In giving the leading judgment, Kitchin LJ carefully considered Birss J’s analysis of construction (pausing to note that the Supreme Court’s decision in Actavis v Lilly was not relevant), priority, added matter, novelty and obviousness. He (together with Floyd and Lewison LJJ) agreed with Birss J in all respects on each of these issues other than obviousness. With regard to obviousness, the key question in issue was whether it was obvious to the skilled person, in light of a piece of prior art called Daugan, that a 5mg daily dose of tadalafil would be a safe and effective treatment for sexual dysfunction with minimal side effects.

Daugan disclosed tadalafil as being an effective inhibitor of PDE5, the appropriate enzyme for sexual dysfunction, and tadalafil tablets at a dose of 50mg per day.
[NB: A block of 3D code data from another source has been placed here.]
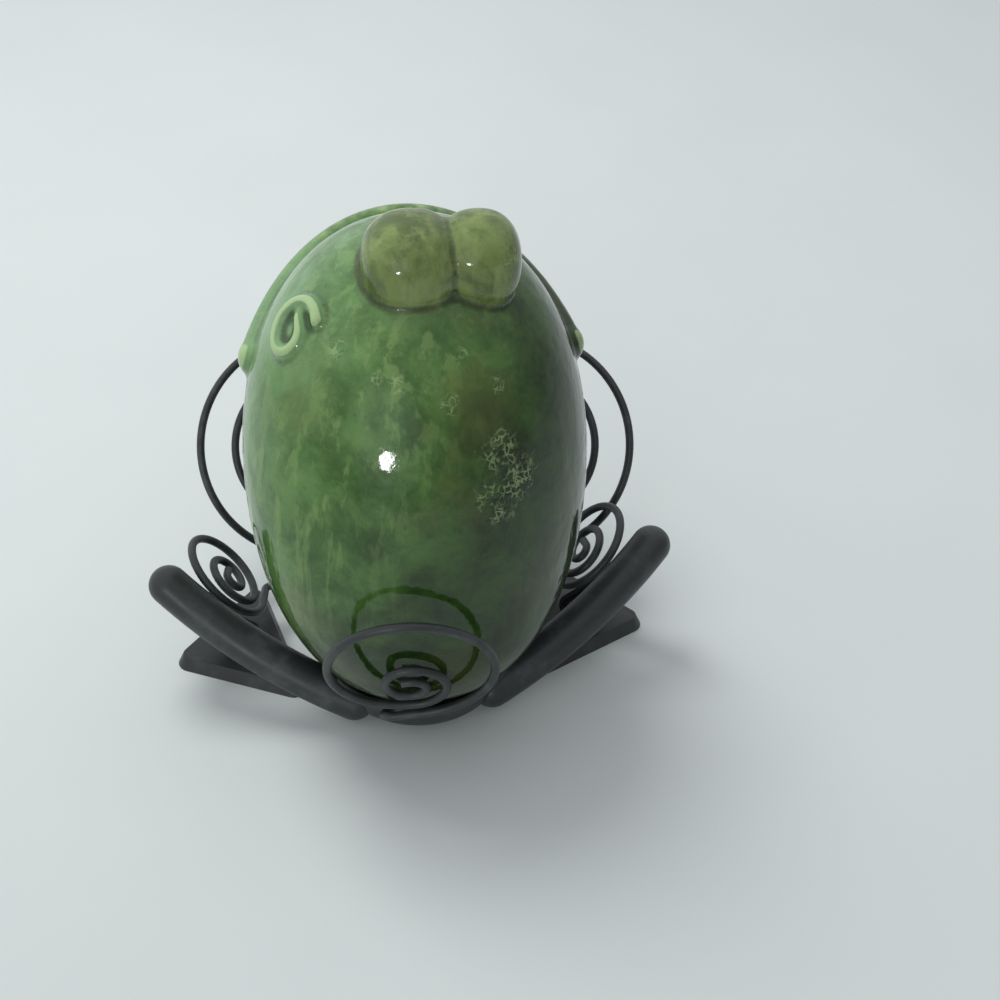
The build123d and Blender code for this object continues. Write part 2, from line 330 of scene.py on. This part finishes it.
def green_glaze(net, clouds, streaks):
    """Paler above the left cheek and darker below and on the frog's right: painted light on the
    lit upper left and painted shade below and to the right, together with thinner glaze above and
    thicker glaze pooled below.
    """
    drift = net.noise(DRIFT, detail=3, roughness=0.5)
    rust = net.ramp(net.noise(RUST_PATCHES, detail=5, roughness=0.6), 0.52, 0.68, 0.0, 0.55)
    shaded_thick = net.mix(net.ramp(clouds, 0.34, 0.66), *SHADED_THICK)
    middle = net.mix(net.ramp(clouds, 0.34, 0.66), *MIDDLE)
    middle = net.mix(net.ramp(streaks, 0.5, 0.62, 0.0, 0.55), middle, PALE_RUN)
    shaded_thick = net.mix(rust, shaded_thick, RUST_ON_SHADED_THICK)
    middle = net.mix(rust, middle, RUST_ON_MIDDLE)
    lit_thin = net.mix(net.ramp(drift, 0.4, 0.6), *LIT_THIN)
    # Position towards the lit upper left, which sets the painted light and shade
    height = net.math(
        "ADD", net.along(LIT_PALE_SIDE), net.math("MULTIPLY", clouds, BORDER_WANDER))
    start = Vector(on_figure(0, 0, 0)).dot(LIT_PALE_SIDE)
    shaded_thick_ends = [start + step * MM for step in SHADED_THICK_ENDS]
    lit_thin_starts = [start + step * MM for step in LIT_THIN_STARTS]
    green = net.mix(net.ramp(height, *shaded_thick_ends), shaded_thick, middle)
    return net.mix(net.ramp(height, *lit_thin_starts), green, lit_thin)


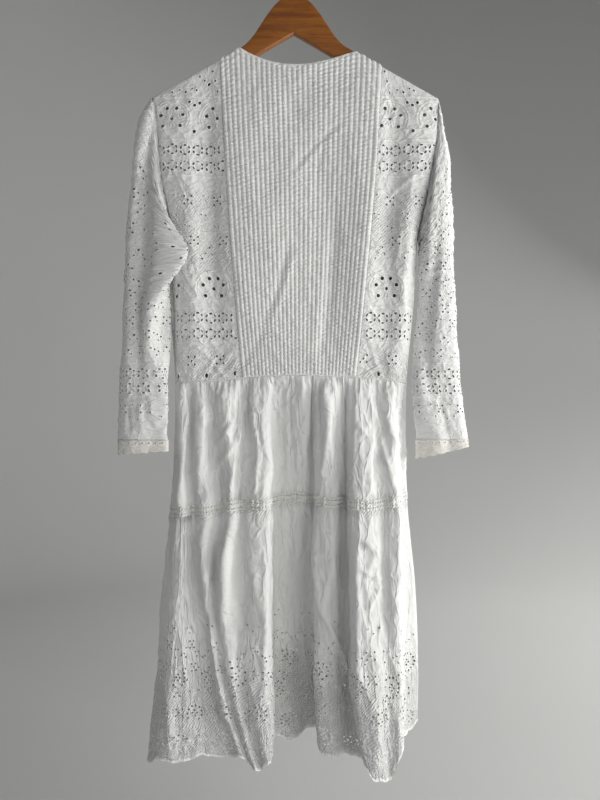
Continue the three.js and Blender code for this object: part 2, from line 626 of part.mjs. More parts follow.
function hangerArms() {
  const edge = 3;
  const body = new THREE.ExtrudeGeometry(hangerOutline(), {
    depth: armThick - 2 * edge,
    bevelThickness: edge,
    bevelSize: edge,
    bevelOffset: -edge,
    bevelSegments: 2,
    curveSegments: 4,
  });
  body.rotateX(Math.PI / 2);
  body.translate(0, armThick / 2 - edge, 0);
  const bore = new THREE.CylinderGeometry(hookBore / 2, hookBore / 2, 60, 16);
  bore.rotateX(Math.PI / 2);
  bore.translate(0, 0, hookSeatZ - seamGap + 30);
  const whole = toSolid(body).subtract(toSolid(bore));
  for (const [name, side] of [['left', -1], ['right', 1]]) {
    const half = new THREE.BoxGeometry(400, 60, 400);
    half.translate(side * (200 + seamGap / 2), 0, -150);
    add(`hanger_arm_${name}`, fromSolid(whole.intersect(toSolid(half))), 'varnishedWood');
  }
}

function hangerHook() {
  const radius = hookInnerRadius + hookWire / 2;
  const ring = spread(hookJoinsRing, hookEndsRing, 12).map((degrees) => {
    const angle = THREE.MathUtils.degToRad(degrees);
    return v3(radius * Math.cos(angle), 0, radius * Math.sin(angle) - hookInnerRadius);
  });
  const shank = [hookSeatZ, -62, -50, -46].map((z) => v3(0, 0, z));
  const path = through([...shank, ...ring]);
  const section = new THREE.Shape();
  section.absarc(0, 0, hookWire / 2, 0, Math.PI * 2);
  const wire = new THREE.ExtrudeGeometry(section, {
    extrudePath: path,
    steps: 44,
    curveSegments: 4,
    bevelEnabled: false,
  });
  add('hanger_hook', wire, 'platedSteel');
}

hangerArms();
hangerHook();

export default dress;
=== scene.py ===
import math

import bpy
import numpy as np
from mathutils.geometry import delaunay_2d_cdt
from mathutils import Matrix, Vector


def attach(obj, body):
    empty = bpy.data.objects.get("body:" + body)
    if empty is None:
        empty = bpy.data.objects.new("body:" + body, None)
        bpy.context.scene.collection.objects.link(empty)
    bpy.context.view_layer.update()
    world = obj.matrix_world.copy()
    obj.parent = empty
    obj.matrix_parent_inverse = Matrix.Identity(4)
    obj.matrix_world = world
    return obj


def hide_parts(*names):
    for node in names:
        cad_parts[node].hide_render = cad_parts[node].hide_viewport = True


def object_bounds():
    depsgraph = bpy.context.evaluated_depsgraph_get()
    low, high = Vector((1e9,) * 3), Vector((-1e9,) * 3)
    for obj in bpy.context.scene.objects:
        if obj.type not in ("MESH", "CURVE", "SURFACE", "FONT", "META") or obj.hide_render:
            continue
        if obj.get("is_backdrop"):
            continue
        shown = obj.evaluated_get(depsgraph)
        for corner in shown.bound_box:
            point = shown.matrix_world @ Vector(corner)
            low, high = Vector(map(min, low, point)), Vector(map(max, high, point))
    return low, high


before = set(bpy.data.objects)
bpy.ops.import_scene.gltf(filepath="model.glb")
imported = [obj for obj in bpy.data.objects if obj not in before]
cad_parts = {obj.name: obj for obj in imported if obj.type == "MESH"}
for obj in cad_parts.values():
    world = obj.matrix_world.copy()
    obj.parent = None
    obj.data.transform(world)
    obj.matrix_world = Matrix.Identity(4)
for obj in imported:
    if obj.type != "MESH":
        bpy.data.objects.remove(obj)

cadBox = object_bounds()
scene = bpy.context.scene

# All lengths below are in millimetres, as on the sewing pattern; meshes are made in metres.
millimetre = 0.001

# where the camera stands, and its angle from top to bottom in degrees
view = {"height": -706.8, "distance": 1100, "aside": 9.7, "angle": 61.0}

camera = bpy.data.objects.new("camera", bpy.data.cameras.new("camera"))
scene.collection.objects.link(camera)
camera.location = np.array([view["aside"], -view["distance"], view["height"]]) * millimetre
camera.rotation_euler = (math.radians(90), 0, 0)
camera.data.sensor_fit = "VERTICAL"
camera.data.angle = math.radians(view["angle"])
scene.camera = camera


# small sums

def clamp(x, low=0.0, high=1.0):
    return np.clip(x, low, high)


def ease(low, high, x):
    t = clamp((x - low) / (high - low))
    return t * t * (3 - 2 * t)


noiseRepeat = (61, 67)


def softNoise(x, y, seed):
    # smooth bumps from -1 to 1, one step apart
    table = np.random.default_rng(seed).uniform(-1, 1, noiseRepeat)
    at = lambda a, b: table[a % noiseRepeat[0], b % noiseRepeat[1]]
    i, j = np.floor(x).astype(int), np.floor(y).astype(int)
    f, g = x - i, y - j
    f, g = f * f * (3 - 2 * f), g * g * (3 - 2 * g)
    low = at(i, j) * (1 - f) + at(i + 1, j) * f
    high = at(i, j + 1) * (1 - f) + at(i + 1, j + 1) * f
    return low * (1 - g) + high * g


def crumple(x, z, across, along, seed, lean=0.0):
    # thin ridges with soft hollows between them, as washed cotton dries; about -0.5 to 1
    a, b = (x + lean * z) / across, z / along
    warp = softNoise(a * 0.6 + 9, b * 0.6, seed + 1)
    ridge = 1 - np.abs(softNoise(a + 0.7 * warp, b - 0.6 * warp, seed))
    return 1.6 * ridge ** 3 - 0.55


def creases(x, z, folds):
    # a crease is (name, from x z, to x z, width, height, bow); a steep one has a sharp left side
    total = np.zeros_like(x)
    for name, x0, z0, x1, z1, wide, high, bow in folds:
        length = math.hypot(x1 - x0, z1 - z0)
        ux, uz = (x1 - x0) / length, (z1 - z0) / length
        along = ((x - x0) * ux + (z - z0) * uz) / length
        aside = (x - x0) * -uz + (z - z0) * ux - bow * 4 * along * (1 - along)
        ends = ease(-0.08, 0.22, along) * ease(1.08, 0.72, along)
        side = np.where(aside < 0, 0.6, 1.3) if "steep" in name else 1.0
        total += high * ends * np.exp(-(aside / (wide * side)) ** 2)
    return total


# how the dress hangs: fold lines, the same ones that the solids are built on

garment = {
    "armNeckX": 93, "armNeckZ": -142, "armSlope": 0.57, "clothOverArm": 1.2, "shoulderRoll": 9,
    "underarmZ": -444, "waistZ": -671, "tierZ": -874, "neckLeftX": -90, "neckRightX": 103,
    "backNeckDrop": 27, "frontNeckDrop": 96, "tierLace": 15, "cuffHeight": 20,
    "armholeStep": 0.3, "armholeLift": 0.4,
}
bodiceZ = [-262, -340, garment["underarmZ"], -560, garment["waistZ"]]  # below the top edge
underarmV = 0.6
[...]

Partially using the well-known analysis of Kitchin J in Generics v Lundbeck [2007], Birss J had stepped through a checklist of factors and found that, based on Daugan, a 5mg dose of tadalafil would not have been tested by the skilled team with a reasonable expectation of success and therefore that the 5mg dose in EP 181 was not obvious. However, the Court of Appeal disagreed with Birss J (despite his use of the Generics v Lundbeck list) explaining that the expectation of success in relation to the efficacy of a 5mg dose was irrelevant because it was very likely that a 5mg dose would have been investigated as a matter of routine. Kitchin LJ further explained that ascertaining the relationship between dose and efficacy is the purpose of a routine Phase IIb clinical study. The Judge considered that, in light of Daugan, the skilled person would embark upon carrying out routine pre-clinical and clinical trials with tadalafil for sexual dysfunction with a reasonable expectation of success. In the course of doing so, they would carry out Phase IIb dose ranging studies with the aim of finding out the dose response relationship. As a result of those studies they would very likely test the 5mg per day dose and, if they did so, would find it to be safe and efficacious.

The tadalafil decision is interesting, not least because it is rare for the Court of Appeal to overturn a first instance decision on the issue of inventive step. Kitchin LJ was keen to emphasise that the Court was not ruling that dosage regimens could never be inventive, but rather that this particular patent was at the end of a process that a skilled but non-inventive team would embark upon with a reasonable expectation of success. The decision is also of interest with regard to so-called ‘bonus’ effects. In his short judgment, Floyd LJ expressed the view that the skilled team would not have been able to predict that the lower dose of 5mg would be effective. However, in Floyd LJ’s view, this was not the correct way to evaluate the issue. Rather the correct analysis was that if, as the trial judge had held, the findings in relation to 5mg would be arrived at by standard, routine enquiries into dose response, the surprising result did not make such routine enquiries inventive.

It is not known whether Eli Lilly will seek to obtain permission to appeal from the Supreme Court.